I recommend that Petitioner's Petition for Writ of Habeas Corpus under 28 U.S.C. § 2241 be DENIED.
Any objections to this Report and Recommendation must be filed within fourteen (14) days of service of a copy hereof, including weekends and intervening holidays, as provided for in 28 U.S.C. §636(b)(1) and E.D. Mich. LR 72.1(d)(2). Failure to file specific objections constitutes a waiver of any further right of appeal. Thomas v. Arn, 474 U.S. 140, 106 S.Ct. 466, 88 L.Ed.2d 435 (1985); Howard v. Secretary of HHS, 932 F.2d 505 (6th Cir. 1991); United States v. Walters, 638 F.2d 947 (6th Cir. 1981). Filing of objections which raise some issues but fail to raise others with specificity will not preserve all the objections a party might have to this Report and Recommendation. Willis v. Secretary of HHS, 931 F.2d 390, 401 (6th Cir. 1991); Smith v. Detroit Fed'n of Teachers Local 231, 829 F.2d 1370, 1373 (6th Cir. 1987).
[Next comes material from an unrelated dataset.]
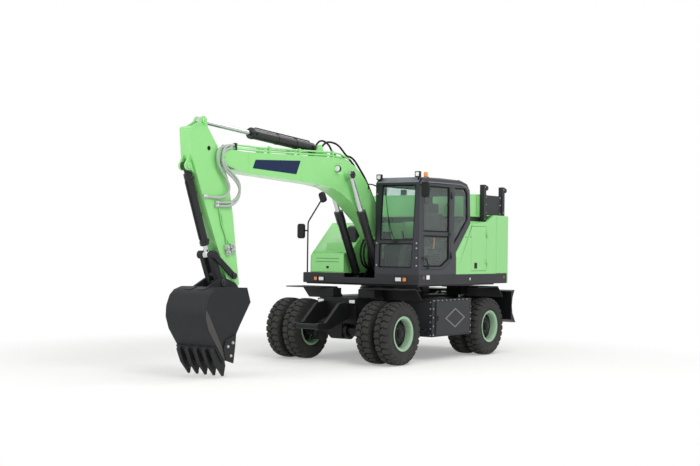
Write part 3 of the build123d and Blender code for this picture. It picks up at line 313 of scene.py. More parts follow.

Within fourteen (14) days of service of any objecting party's timely filed objections, including weekends and intervening holidays, the opposing party may file a response. The response shall be not more than twenty (20) pages in length unless by motion and order such page limit is extended by the court. The response shall address specifically, and in the same order raised, each issue contained within the objections.
s/R. Steven Whalen
R. Steven Whalen
United States Magistrate Judge Dated: February 1, 2021
CERTIFICATE OF SERVICE
I hereby certify that a copy of the foregoing document was sent to parties of record on February 1, 2021 electronically and/or by U.S. mail.